Trevor is scheduled for surgery tomorrow afternoon. We had the privilege of seeing him today. He's in the neuro trauma unit now which means that we were able to take the boys. We hadn't planned on taking Matthew in (Troy and I had decided to take turns) but Trevor's parents said that we should, so we all traipsed in.
We told The Rock Star, in the car, on the way there, that he needed to be on his absolute best behavior. Like, ever. We told him to save his questions for the the ride home. We asked him to be calm and quiet. When we got there we met Kenny and Julie in the cafeteria. Garrett sat so quietly that I thought maybe he was nervous or afraid to see Trevor. When I asked him he said, "No. I'm excited."
When we got up to Trevor's room, they were doing some work on his trach. Kenny plopped Garrett down next to Trev's legs. A nurse asked, "Trevor, who is this?"
In a low, gravely voice, from the direction of the trach, came the reply, "My friend, Garrett. From church." It melted my heart into a puddle. I wanted to gather Trevor into my arms and thank him for being so kind to my son even though he is eight years younger. I wanted to gather Garrett into my arms and beg the Lord to not ever make me endure a trial like their family is going through. I wanted to gather his parents into my arms and tell them what an amazing job they are doing.

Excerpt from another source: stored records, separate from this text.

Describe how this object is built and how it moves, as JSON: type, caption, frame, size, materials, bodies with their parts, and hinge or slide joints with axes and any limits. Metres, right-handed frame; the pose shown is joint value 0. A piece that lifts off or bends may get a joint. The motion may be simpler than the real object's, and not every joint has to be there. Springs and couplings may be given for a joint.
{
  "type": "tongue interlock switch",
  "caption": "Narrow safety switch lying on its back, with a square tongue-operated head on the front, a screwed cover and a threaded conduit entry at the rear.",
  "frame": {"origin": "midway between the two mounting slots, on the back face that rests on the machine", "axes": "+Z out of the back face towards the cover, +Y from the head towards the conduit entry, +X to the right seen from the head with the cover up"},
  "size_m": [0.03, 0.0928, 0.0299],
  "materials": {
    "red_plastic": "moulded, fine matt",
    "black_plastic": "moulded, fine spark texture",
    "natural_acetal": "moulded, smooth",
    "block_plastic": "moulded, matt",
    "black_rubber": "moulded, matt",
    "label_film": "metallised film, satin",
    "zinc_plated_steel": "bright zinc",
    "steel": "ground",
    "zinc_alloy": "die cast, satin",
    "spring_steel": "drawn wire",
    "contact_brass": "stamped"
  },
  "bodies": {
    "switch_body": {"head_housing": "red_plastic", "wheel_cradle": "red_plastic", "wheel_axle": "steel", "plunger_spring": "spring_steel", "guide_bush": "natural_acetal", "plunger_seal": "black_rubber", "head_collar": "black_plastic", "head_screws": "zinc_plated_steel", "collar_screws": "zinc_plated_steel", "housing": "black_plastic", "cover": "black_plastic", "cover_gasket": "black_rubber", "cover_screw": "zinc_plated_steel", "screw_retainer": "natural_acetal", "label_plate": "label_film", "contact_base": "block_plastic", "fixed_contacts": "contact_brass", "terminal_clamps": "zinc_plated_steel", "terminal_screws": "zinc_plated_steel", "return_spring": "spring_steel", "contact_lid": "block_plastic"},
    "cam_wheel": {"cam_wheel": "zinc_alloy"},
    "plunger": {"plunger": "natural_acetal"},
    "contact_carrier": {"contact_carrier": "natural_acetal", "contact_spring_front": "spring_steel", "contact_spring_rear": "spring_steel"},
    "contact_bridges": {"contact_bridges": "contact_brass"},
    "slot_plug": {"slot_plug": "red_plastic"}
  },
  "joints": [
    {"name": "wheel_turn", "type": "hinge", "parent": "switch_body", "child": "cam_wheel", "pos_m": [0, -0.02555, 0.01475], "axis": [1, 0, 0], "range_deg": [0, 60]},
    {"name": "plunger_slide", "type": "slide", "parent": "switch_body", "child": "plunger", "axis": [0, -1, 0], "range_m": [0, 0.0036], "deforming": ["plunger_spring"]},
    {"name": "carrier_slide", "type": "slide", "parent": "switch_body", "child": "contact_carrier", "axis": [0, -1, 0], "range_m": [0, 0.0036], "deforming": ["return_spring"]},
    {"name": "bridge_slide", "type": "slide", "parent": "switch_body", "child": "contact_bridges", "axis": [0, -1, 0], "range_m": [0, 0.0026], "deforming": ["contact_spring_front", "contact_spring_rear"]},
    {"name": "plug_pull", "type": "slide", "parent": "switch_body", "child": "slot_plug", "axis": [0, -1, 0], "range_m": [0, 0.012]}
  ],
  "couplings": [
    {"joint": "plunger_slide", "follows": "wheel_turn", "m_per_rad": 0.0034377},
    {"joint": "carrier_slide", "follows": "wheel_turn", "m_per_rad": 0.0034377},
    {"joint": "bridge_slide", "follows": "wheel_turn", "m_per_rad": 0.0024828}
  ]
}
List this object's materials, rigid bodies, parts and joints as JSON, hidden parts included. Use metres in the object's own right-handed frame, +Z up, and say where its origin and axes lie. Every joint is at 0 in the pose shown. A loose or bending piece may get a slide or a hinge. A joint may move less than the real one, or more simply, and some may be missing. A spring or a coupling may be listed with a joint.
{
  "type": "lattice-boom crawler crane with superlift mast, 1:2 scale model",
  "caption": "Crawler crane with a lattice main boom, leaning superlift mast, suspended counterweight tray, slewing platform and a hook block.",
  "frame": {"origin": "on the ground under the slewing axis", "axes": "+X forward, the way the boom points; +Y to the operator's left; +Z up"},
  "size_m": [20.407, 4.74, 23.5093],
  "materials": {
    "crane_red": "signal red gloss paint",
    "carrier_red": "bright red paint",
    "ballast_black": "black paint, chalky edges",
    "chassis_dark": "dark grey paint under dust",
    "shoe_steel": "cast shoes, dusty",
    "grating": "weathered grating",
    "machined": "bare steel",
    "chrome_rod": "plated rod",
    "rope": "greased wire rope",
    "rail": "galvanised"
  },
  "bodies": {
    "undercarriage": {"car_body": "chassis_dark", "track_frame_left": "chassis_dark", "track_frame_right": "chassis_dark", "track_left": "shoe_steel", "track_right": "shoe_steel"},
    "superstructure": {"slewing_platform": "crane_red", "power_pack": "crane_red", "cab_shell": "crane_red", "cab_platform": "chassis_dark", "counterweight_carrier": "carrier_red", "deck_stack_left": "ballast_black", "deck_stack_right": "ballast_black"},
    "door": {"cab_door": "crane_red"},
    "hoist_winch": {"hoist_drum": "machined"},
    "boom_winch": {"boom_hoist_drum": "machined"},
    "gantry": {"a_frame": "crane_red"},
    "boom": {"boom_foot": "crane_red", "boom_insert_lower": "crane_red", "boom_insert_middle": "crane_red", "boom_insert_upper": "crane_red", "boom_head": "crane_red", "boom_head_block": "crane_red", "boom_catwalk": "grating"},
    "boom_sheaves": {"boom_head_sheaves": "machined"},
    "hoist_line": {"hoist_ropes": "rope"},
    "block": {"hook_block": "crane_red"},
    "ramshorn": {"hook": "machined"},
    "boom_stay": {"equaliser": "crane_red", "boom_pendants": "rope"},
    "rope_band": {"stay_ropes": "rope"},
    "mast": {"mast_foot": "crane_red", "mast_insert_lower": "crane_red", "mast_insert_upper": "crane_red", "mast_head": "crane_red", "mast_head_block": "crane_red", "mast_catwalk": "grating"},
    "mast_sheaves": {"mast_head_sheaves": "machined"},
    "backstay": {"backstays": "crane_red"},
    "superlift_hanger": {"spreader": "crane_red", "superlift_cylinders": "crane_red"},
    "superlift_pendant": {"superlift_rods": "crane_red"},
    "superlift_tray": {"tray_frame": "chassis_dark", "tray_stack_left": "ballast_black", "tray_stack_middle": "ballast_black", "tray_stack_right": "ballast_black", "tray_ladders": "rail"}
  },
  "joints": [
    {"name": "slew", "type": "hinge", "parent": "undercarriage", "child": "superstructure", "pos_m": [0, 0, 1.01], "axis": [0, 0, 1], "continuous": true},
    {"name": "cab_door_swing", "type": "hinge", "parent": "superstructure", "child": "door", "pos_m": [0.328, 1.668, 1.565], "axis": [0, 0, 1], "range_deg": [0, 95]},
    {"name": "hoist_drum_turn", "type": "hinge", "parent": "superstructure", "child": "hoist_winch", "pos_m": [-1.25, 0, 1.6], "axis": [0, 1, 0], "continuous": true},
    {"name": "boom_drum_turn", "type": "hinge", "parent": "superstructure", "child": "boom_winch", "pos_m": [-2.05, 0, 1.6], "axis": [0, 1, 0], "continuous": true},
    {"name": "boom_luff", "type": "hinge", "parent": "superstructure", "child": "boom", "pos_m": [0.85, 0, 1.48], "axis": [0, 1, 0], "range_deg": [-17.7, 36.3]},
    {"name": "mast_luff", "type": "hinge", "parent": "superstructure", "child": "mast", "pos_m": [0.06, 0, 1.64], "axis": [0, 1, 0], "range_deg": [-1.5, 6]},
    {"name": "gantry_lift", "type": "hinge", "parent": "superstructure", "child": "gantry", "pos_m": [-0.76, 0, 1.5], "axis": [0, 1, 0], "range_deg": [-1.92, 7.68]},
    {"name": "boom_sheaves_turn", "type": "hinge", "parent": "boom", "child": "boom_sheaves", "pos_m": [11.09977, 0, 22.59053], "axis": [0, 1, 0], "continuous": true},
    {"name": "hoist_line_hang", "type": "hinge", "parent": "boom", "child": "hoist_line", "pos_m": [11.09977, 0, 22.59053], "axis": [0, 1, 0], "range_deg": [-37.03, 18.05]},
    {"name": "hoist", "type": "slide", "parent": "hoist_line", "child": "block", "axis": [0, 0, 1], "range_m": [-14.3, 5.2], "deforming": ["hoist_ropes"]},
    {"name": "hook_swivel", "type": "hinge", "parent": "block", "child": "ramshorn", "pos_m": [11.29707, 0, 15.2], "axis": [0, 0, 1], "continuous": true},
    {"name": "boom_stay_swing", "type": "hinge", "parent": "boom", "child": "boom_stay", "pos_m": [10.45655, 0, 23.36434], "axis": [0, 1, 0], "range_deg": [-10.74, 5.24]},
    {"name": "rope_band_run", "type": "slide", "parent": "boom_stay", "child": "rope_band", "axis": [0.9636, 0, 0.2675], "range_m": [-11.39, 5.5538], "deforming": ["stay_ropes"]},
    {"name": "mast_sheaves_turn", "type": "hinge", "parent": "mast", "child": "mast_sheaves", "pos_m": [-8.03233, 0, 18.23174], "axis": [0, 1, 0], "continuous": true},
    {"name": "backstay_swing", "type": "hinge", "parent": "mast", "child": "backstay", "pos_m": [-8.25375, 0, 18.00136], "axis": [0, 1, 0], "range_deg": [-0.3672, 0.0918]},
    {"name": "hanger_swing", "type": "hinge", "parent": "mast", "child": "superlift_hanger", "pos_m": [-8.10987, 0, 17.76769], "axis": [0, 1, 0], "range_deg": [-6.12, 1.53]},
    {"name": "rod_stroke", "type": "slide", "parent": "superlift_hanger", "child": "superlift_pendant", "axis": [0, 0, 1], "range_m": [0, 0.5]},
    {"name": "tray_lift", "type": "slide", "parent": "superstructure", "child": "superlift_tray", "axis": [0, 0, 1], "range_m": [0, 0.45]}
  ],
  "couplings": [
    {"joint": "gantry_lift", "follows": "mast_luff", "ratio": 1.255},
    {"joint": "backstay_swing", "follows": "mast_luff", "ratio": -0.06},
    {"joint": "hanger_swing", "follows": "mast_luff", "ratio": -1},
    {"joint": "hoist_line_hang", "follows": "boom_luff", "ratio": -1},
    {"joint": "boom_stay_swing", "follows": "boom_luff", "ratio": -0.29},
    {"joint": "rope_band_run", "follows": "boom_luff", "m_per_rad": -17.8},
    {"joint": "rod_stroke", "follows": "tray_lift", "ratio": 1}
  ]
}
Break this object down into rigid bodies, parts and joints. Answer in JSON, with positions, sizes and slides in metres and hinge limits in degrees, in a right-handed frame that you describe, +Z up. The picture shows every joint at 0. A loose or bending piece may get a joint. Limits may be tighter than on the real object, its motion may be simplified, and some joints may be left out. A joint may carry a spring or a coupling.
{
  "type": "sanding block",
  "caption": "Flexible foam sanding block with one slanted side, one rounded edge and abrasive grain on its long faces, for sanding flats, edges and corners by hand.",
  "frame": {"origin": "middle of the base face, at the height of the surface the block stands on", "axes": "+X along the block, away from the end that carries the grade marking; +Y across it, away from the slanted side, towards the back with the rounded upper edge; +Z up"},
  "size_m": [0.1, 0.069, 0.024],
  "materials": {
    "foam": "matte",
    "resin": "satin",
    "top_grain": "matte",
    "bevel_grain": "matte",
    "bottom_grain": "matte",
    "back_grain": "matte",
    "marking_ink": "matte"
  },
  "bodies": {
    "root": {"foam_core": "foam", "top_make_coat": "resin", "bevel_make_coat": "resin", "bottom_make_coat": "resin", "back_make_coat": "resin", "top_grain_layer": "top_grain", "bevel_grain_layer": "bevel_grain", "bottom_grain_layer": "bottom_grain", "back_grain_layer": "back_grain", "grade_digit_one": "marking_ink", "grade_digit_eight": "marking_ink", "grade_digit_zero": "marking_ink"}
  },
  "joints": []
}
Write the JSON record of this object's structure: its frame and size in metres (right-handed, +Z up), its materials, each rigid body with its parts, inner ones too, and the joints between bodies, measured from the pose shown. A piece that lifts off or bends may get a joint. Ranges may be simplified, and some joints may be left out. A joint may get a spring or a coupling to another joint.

Twenty-three days ago I laid prostrate on the floor of my boys' playroom. I'd grabbed that red truck that Trevor gave Garrett three and a half years ago and, with one hand on the truck and one hand stretched out on the carpet, I repeated the only prayer I could think, "God, please give him back. God, please give him back. God, please give him back. Don't take him, God, please!" Trevor was in surgery and the prognosis, as I knew it, was horrible. It probably wasn't my most reverent prayer but it may have been my most honest. No attempt at manipulation. No fluffy words. No Christianese. Pure. Simple. Let him stay. Please don't take him. Let him come back to the people who love him.
Trevor has a long road ahead of him. It begins tomorrow with major brain surgery. But I serve Jehovah Rapha--the God who heals. And I am more amazed by those healing powers every day. After seeing Trevor, I stand in awe, with arms high and heart abandoned. My God does not always choose to heal--but I think, perhaps, we should approach life as though He does. Because we never know when He is going to do something that can only be described as miraculous.
We stayed in his room for about an hour. Garrett sat by him on the bed and then, later, stood on a stool so he could hear him better. I could see the concern on my son's face for his friend. I could also see that he wasn't afraid. He was, simply, thrilled that he finally got to see him. In the end we formed a semi circle around him and Troy lifted up tomorrow's surgery in prayer. My right hand--the one that I'd spread out on the carpet that night in desperate prayer--gripped Trevor's left one. Garrett's was caught in the middle, clinging tightly to his friend.